Thermocouples vs. RTDs for Distillation
Thermocouples and RTDs are the most common sensor types used in distillation and refining processes. In most cooling applications, there is little difference between the two; however, a few key differences can be relevant in certain applications.
Thermocouples. Thermocouples provide wide range-ability: a variety of sensor types are available to match to specific process conditions. Thermocouples can measure extremely hot and extremely cold temperatures. By contrast, RTDs work on the principle that, as a circuit is heated, the resistance across the circuit increases proportionally. While the response time of thermocouples compared to RTDs is relatively fast, response time differences between RTDs and thermocouples are irrelevant when the sensor is placed inside a thermowell. That is because response-time delays introduced by the thermowell are much larger than those due to RTD and thermocouple delays.
Thermocouples are relatively standard across manufacturers and must follow international standards. Any differences are usually manufacturer specific and are secondary to the sensor itself. An example might be using solid magnesium oxide (MgO) insulation rather than MgO powder.
One consideration that should be given to temperature measurement in distillation columns using thermocouples is whether to use single-point thermowells or multipoint measurement systems. In most distillation columns, there are at least five temperature measurements that must be made at different elevations on the column.
With single-point thermowell systems, each measuring point requires its own thermowell and sensor as well as its own process connection on the column. The advantage to this approach is that process owners can work with standard designs from thermocouple manufacturers. This helps keep costs down and makes for quick delivery turnarounds. The disadvantage of this approach is that each process connection is a potential leak point. The risk of leaks grows incrementally with each additional measuring point added to the column.

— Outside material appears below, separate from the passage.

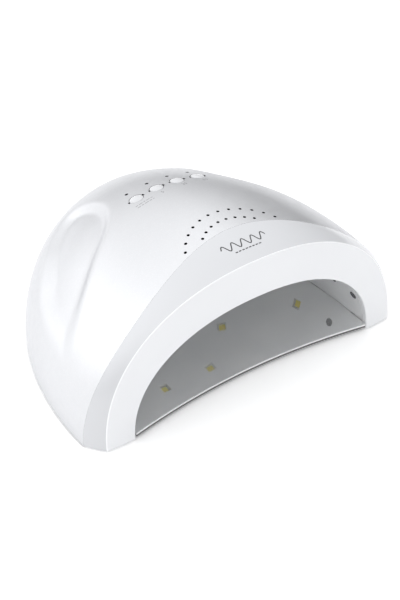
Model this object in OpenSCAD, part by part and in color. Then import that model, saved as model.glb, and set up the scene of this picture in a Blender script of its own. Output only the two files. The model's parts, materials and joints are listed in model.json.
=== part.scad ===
// Desk-top UV curing lamp for one hand.
// Millimetres. Origin: middle of the footprint, on the table. The opening faces -Y, +Z is up.

/* [Casing] */
// Overall width of the casing
body_w = 218; // [190:1:240]
// Overall depth of the casing
body_d = 180; // [165:1:210]
// Height of the roof above the table
body_h = 91.8; // [86:0.2:100]
// Gap between the casing's lower edge and the table
ground_gap = 1.2; // [0.8:0.1:2]
// Wall of the casing
shell_wall = 2.2; // [1.6:0.1:3]
// Distance from the front to the widest section
widest_from_front = 26.5; // [22:0.5:45]
// Distance from the front to the highest section
peak_from_front = 44.5; // [40:0.5:60]
// Reach of the plan curve ahead of the widest section
plan_front_reach = 150; // [120:1:240]
// Reach of the roof curve ahead of the highest section
roof_front_reach = 155; // [130:1:260]
// Power of the plan curve, where 2 is an ellipse
plan_power = 1.95; // [1.8:0.05:2.4]
// Power of the roof curve
roof_power = 2.1; // [1.9:0.05:2.4]
// Power of the arch across the casing
arch_power = 1.94; // [1.8:0.02:2.4]
// Depth of the two side grips
grip_depth = 3.4; // [1:0.2:5]

/* [Front bezel] */
// Half width of the front face at the table
face_half_w = 100; // [90:0.5:104]
// Height of the outer edge of the front face
face_h = 85.6; // [78:0.2:88]
// Power of the outer edge of the face
face_power = 2.2; // [2:0.05:2.6]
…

Multipoint measuring systems allow for a large number of sensors to be located at precise locations within a column (figure 2). Only one process connection is required in most applications. The advantage to such a system is the reduction of potential leak points because there is only one process connection. The disadvantage of such a system is that they can be difficult to install in distillation columns due to the number of obstructions within the vessel.
Figure 2. Multipoint measuring systems have multiple thermocouples that can extend as far as 100’ from the sensor head.
RTDs. While more limited in temperature range compared to thermocouples, RTDs offer much greater repeatability and accuracy. They are available in models with a fast response time.
RTDs are available as three-wire and four-wire thin-film sensors, or wire-wound sensors. Thin-film sensors are more robust and less susceptible to damage by vibration, but they are limited to a narrow temperature range of 32 to 1,112°F (0 to 600°C). Wire-wound sensors are capable of a wider temperature range of -328 to 1,472°F (-200 to 800°C), but they are more susceptible to vibration damage.
Four-wire sensors offer a slightly better measurement accuracy than three-wire, but in most applications, the difference is not significant. In applications where dual sensors are needed for sensor backup, only three-wire sensors can be used. This is because basic RTDs consist of two wires. Both wires contribute to the overall resistance, so additional wires are needed to compensate the resistance of the wire from the resistance caused by heating of the sensor.
Three-wire RTDs have only one additional wire, which compensates by taking the average resistance of the two wires and assuming that resistance across each is the same. Four-wire RTDs have a dedicated compensation wire for each sensor wire, ensuring that the true resistance of each sensor wire is not included in the resistance measured by heating of the sensor. Three-wire RTDs also have the advantage of being able to be supplied as dual-sensor elements, providing a built-in hot backup in case the primary sensor fails.
Wire-wound sensors typically are selected for their slightly wider temperature range-ability than thin-film sensors and improved vibration resistance. If excessive vibration is present, it is best to choose a vibration-resistant RTD.
It also should be noted that the measurement accuracy of RTDs can be greatly improved when using a transmitter and determining the sensor-specific coefficients of an equation known as Callender Van Deusen (CVD). This is known as sensor-transmitter matching, and it can improve the accuracy of temperature measurement for applications where high accuracy is critical. The benefit of the CVD coefficients is that they are unique for each individual sensor. They can be updated easily in the transmitter without having to remove the transmitter for calibration with the sensor.
In conclusion, good temperature measurement and control practices are critical to efficient, safe and profitable operation of distillation and fractionation processes. Thermocouples and RTDs can be used interchangeably in cooling processes, but care must be taken at higher temperatures to select the right sensor.
Comparing Temperature Sensors for Distillation Processes
In most cooling applications, there is little difference between the performance of thermocouples and RTDs. A few key differences, however, can be relevant in certain applications.
Advantages of thermocouples:
- Variety of thermocouple types to select for appropriate temperature range.
- Types available to measure extremely hot temperature ranges (e.g., furnaces) or extremely cold temperature ranges (e.g., cryogenic service).
- Fast response time compared to RTDs.
- Easy to obtain from many local manufacturers.
Disadvantages of thermocouples:
- Variety of thermocouple types can make selection and stocking more difficult.
- Price can vary greatly depending on thermocouple type and materials of construction.
- Measurement profile is not linear and varies widely for different thermocouple types.
- Measurement accuracy and repeatability is not as good as RTDs.
- Quality between manufacturers can vary significantly.
Advantages of RTDs:
- Highly repeatable.
- Excellent accuracy.
- Can be provided with faster response times and stronger vibration resistance (manufacturer specific).
Disadvantages of RTDs:
- Standard sensor can be slower to respond than thermocouples.
- Limited temperature ranges (-328 to 1,472°F or -200 to 800°C).